What to produce
For every line in the data below that contains "their", copy the line.

Information provided
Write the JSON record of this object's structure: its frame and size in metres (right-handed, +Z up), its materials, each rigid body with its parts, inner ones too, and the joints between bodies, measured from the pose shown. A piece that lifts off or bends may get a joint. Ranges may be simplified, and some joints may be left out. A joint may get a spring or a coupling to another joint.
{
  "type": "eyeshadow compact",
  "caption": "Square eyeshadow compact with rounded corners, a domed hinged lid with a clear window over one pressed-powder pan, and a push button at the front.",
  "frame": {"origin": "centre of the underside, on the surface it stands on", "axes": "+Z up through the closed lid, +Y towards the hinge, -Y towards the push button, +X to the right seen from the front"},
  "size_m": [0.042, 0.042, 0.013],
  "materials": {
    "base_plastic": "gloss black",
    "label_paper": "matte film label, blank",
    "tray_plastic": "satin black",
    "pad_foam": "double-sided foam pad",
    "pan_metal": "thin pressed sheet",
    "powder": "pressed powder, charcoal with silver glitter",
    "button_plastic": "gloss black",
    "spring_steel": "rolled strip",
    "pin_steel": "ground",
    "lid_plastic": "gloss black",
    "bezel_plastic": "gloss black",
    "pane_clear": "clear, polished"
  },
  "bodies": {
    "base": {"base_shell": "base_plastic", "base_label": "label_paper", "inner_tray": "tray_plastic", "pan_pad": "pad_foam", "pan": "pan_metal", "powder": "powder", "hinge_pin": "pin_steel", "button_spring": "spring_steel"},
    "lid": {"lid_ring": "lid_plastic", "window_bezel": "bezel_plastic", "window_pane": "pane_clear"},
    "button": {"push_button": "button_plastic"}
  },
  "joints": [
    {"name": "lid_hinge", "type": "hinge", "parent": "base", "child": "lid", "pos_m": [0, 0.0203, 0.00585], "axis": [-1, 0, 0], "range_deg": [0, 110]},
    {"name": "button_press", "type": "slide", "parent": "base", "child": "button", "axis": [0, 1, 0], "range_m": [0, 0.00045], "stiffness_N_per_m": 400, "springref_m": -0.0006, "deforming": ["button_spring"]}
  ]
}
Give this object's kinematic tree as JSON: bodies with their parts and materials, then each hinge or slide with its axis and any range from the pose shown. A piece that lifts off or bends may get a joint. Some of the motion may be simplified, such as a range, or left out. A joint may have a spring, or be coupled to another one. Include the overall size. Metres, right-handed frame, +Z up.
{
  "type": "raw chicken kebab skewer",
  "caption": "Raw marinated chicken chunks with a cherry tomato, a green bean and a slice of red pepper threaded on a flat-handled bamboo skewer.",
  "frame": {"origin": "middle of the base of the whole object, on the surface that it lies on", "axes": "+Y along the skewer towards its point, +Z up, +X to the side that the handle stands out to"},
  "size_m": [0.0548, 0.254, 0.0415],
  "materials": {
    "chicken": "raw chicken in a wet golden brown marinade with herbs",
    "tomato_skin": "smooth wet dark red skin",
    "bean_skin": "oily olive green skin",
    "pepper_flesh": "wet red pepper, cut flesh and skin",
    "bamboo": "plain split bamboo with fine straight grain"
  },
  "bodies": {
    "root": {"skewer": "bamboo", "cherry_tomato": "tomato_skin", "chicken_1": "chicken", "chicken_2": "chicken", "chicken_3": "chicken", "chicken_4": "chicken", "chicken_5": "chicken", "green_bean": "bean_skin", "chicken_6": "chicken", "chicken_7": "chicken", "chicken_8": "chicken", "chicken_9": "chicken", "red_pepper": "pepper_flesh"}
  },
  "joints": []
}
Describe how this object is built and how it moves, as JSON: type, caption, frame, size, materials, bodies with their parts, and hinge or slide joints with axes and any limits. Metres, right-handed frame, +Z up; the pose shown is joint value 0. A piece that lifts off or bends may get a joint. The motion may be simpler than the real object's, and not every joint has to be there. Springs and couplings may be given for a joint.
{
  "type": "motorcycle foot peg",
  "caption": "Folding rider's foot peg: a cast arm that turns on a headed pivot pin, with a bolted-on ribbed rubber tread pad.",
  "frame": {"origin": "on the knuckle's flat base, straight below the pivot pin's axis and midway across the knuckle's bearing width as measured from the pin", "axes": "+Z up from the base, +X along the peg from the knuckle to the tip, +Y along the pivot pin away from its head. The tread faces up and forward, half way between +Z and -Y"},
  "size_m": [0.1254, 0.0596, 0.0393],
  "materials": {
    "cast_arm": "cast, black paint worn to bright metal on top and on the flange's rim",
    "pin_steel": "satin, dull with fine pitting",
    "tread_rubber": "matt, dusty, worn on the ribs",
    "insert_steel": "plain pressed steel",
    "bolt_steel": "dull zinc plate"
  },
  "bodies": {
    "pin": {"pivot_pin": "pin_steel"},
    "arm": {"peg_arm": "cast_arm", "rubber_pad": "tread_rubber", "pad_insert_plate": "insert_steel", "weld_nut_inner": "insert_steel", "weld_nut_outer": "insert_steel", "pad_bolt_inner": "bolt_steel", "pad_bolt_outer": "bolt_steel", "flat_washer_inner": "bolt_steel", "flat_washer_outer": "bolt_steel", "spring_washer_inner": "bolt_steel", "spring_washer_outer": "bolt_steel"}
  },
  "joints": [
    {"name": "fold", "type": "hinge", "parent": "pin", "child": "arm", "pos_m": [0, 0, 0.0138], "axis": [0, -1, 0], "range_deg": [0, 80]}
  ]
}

==

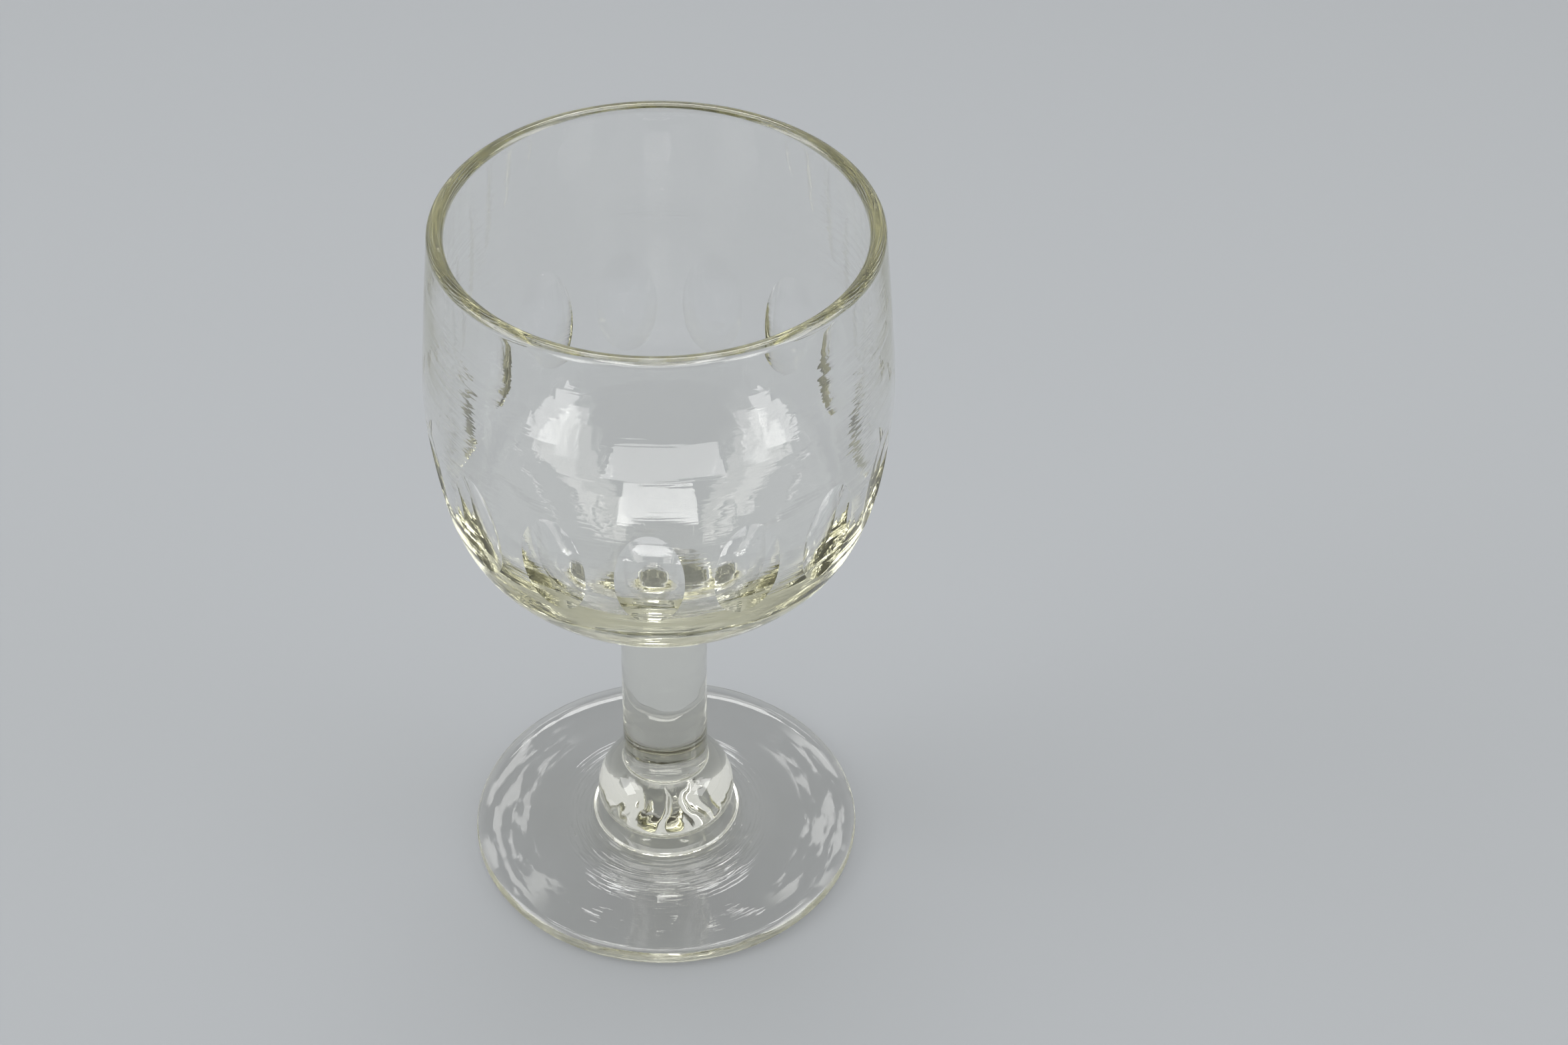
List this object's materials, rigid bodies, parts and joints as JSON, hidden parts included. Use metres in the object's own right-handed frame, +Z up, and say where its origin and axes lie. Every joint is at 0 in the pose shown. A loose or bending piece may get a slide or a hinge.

--

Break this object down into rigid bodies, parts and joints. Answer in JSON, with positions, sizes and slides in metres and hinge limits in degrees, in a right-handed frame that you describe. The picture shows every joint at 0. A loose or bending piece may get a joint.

Expected answer
Give this object's kinematic tree as JSON: bodies with their parts and materials, then each hinge or slide with its axis and any range from the pose shown. A piece that lifts off or bends may get a joint. Some of the motion may be simplified, such as a range, or left out. A joint may have a spring, or be coupled to another one. Include the overall size. Metres, right-handed frame, +Z up.
Describe how this object is built and how it moves, as JSON: type, caption, frame, size, materials, bodies with their parts, and hinge or slide joints with axes and any limits. Metres, right-handed frame, +Z up; the pose shown is joint value 0. A piece that lifts off or bends may get a joint. The motion may be simpler than the real object's, and not every joint has to be there. Springs and couplings may be given for a joint.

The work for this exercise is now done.